Most importantly, in this thesis I am zooming in on the merging of linguistics, literature, art in general and graphic design in particular into one interdisciplinary metagenre, which is a form of expression, that takes place simultaneously in several spheres of art: literature, music, visual art, sculpture, etc. and reflects the feelings and tendencies of today.
In earlier times structuralists considered that the principles of the systematizing of information are axiomatic, normative and over all constant. However, the humanitarian paradigm of the second half of the 20th century shows that these principles possess a rather conditional character. The poststructuralist approach to them will be set apart in this thesis by addressing the works of Jan Jacques Rousseau, Jacques Derrida, Gilles Deleuze, Pierre-Félix Guattari and Jean-Franaois Lyotard. Previously, stucturalistic approach created strict classifications and divisions between genres and spheres of media. It has changed nowadays and the world is understood differently: everything may vary and alterate, depending on a recipient (a subject, who receives and reacts to a message, addressed to him). The introduction of the World Wide Web has created a playground and a possibility for multimedia implementation and the direct participation of a viewer in a creative process. This development is a graphic demonstration of a shift in social consciousness, that is visible in both the analogue and the digital worlds. I am referencing the works of Marschall Mcluhan, discussing his theory of typographic man, which explains how following cultural and technical developments influence social processes, focusing on creative fields of language, literature and visual art. Supposing this reasoning is correct, interdisciplinarity becomes an integral part of our development and demands a definition of the metagenre.
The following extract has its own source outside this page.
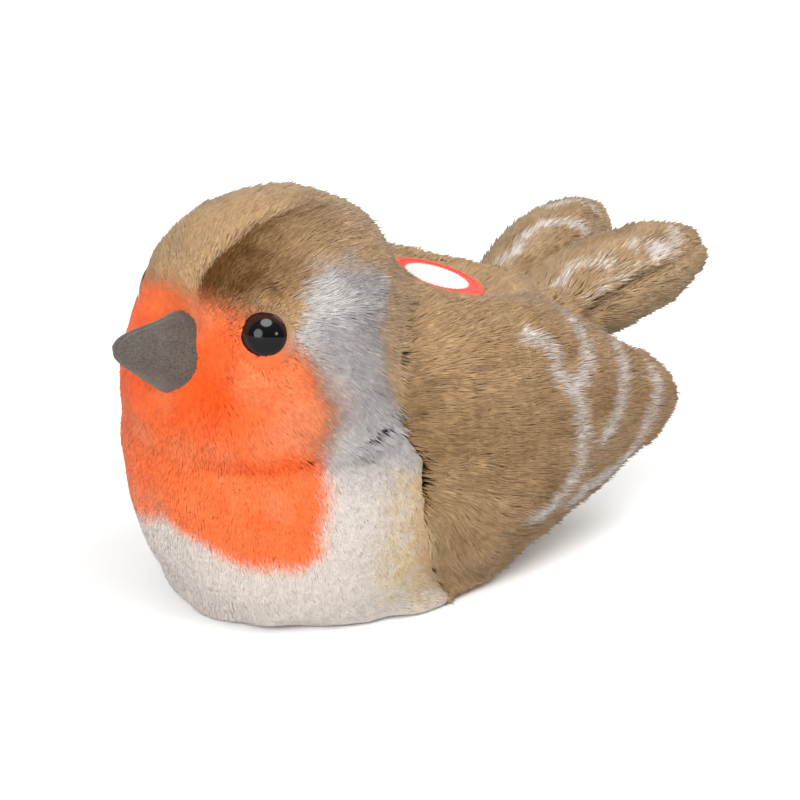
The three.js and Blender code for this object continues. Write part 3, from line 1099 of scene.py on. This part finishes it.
def follow_surface(foot, height, cloth, roots, root_normals):
    """Moves each foot to a given height over the cloth under it, or curls it where there is none."""
    cloth_points, cloth_normals = cloth
    under = nearest(cloth_points, foot)
    offset = foot - cloth_points[under]
    normal = cloth_normals[under]
    followed = foot + normal * (height - dot(offset, normal))[:, None]
    curled = roots + 0.35 * (foot - roots) + root_normals * (0.8 * height)[:, None]
    lost = (norms(offset) > 3.0) | (dot(normal, root_normals) < 0.1)
    return np.where(lost[:, None], curled, followed)


def tuft_weights(at, close, folded):
    """How thickly the pile grows: not on folded cloth, more in creases and at the wings' tips."""
    weights = np.where(at.on(HEAD), 1.2, 1.0) * np.where(at.up < 0.6, 0.25, 1.0)
    weights = weights * (1 + 0.2 * velvet(at)) * (1 + 0.9 * close) * ~folded
    weights = weights * (1 + 0.8 * at.on(*WINGS) * ramp(99, 107, at.back))
    weights = weights * ramp(9.2, 9.7, at.patch_radius()) * ramp(4.6, 5.0, at.eye_radius())
    reach = at.beak_reach()
    return weights * (1 + 1.2 * ramp(1.9, 1.2, reach) * ramp(0.8, 0.9, reach))


def strays(draw, at, velvety):
    """How far tufts stand out past the even coat: mostly not at all, a few of them further."""
    stray = np.clip(draw.exponential(0.2, len(at.x)), 0, 1.0) * (1 - 0.75 * velvety)
    stray = stray * ramp(1, 6, at.up) * ramp(5, 9, at.eye_radius())
    return stray * ramp(11, 14, at.patch_radius()) * ramp(1.2, 1.7, at.beak_reach())


def streaks(at, velvety, shaggy):
    """Ridges that run along the lie of the pile, and the crevices between them."""
    drawn_out = at.points * np.where(at.on(TRUNK)[:, None], (1, 1, 0.3), (1, 0.28, 1))
    streak = ripple(drawn_out, 1.9, 30) + 0.7 * ripple(drawn_out, 3.6, 31)
    return streak, ramp(0.6, 1.7, streak) * np.where(shaggy, 1.0, 0.35) * (1 - 0.8 * velvety)


def tuft_heights(draw, at, velvety, shaggy, streak, crevice):
    uneven = draw.uniform(-0.12, 0.08, len(at.x)) * (1 - 0.7 * velvety)
    height = pile_depth(at) * (0.95 + uneven)
    height = height * (1 + np.where(shaggy, 0.1, 0.05) * streak - 0.35 * crevice)
    height = height * (0.3 + 0.7 * ramp(0.3, 4.0, at.up))
    return height * np.where(at.on(TAIL), 1 - 0.55 * lobe_seam(at), 1)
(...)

In the first part of the thesis, I describe what a modern metagenre is. My reasoning follows the poststructuralist theory of language and literature to show that they can be applied to analyze the visual arts, uniting those disciplines in one. Through the prism of such notions as hypertext and rhizome that are a way of information organization in this case, seeing the world through language and interpretations, I address its expression in visual arts. Here hypertext represents a type of information (embracing verbal and non-verbal one) and rhizome – the way of a hypertext structure. When it comes to the hypertext, people tend to divide into two groups: whose who know the term from the technological scientific point of view and those who approach hypertext linguistically.
As George P. Landow wittily noticed, one of the most important parallels between computer hypertext and critical theory is that ‘critical theory promises to theorize hypertext and hypertext promises to embody and thereby test the aspects of theory, particularly that concerning textuality, narrative and the roles or functions of a reader and writer’. I am naming both, as I see the unity of these definitions as an integral part for the understanding of the concept of the term. All in all, these are just two different approaches to describe the same thing in a different form: analogue and digital.
In the second part I examine interdisciplinarity and its existent examples. I have a closer look at the interdisciplinarity of language sciences and visual arts, by analyzing the following works: Voynich Manuscript, ‘Kryptos’ by Jim Sanborn, works by Neo Rauch and I will especially concentrate on the ‘Codex Serafinianus’ by Luigi Seraphini, as an example of a metagenre. All the named works, and many more that I haven’t mentioned, in my mind, represent a certain shift in the approach to art itself.
The immense explosion of new technology and the opportunities that followed it, erased the lines in media separation. The media world today is far more complex then it used to be. Disciplines keep on merging. Creative professionals will have to work in multidiscipline teams to make progress. The media boom has also broadened up the definition of art, freeing it from the limitations of genres and canons, creating one metagenre for the whole epoque and allowing a recipient to actualise connections between the elements of a work and participate in creative processes. The very way of modern thinking is shifting, becoming fragmented: understanding of order has changed and getting from one way to another in a linear way seems inefficient. As it was mentioned in the book the ‘Fantasies of the Library’, where Anna-Sophie Springer develops her theory on the ‘paginated mind’, we have to reimagine the relations between research, discipline, and creativity.’ And it could not have happened in any other age, than in the age of hypertext and fragmented thinking we are experiencing right now. The question is: how to approach and deal with these works?
Next, I make a conclusion out of the analysis and describe the a metagenre with an ascent on its dominant features. I elaborate on what shape could it take in the world of a rapidly developing technology, what place does it take in a graphic design world and what is possible to learn and discover from this type of information organization.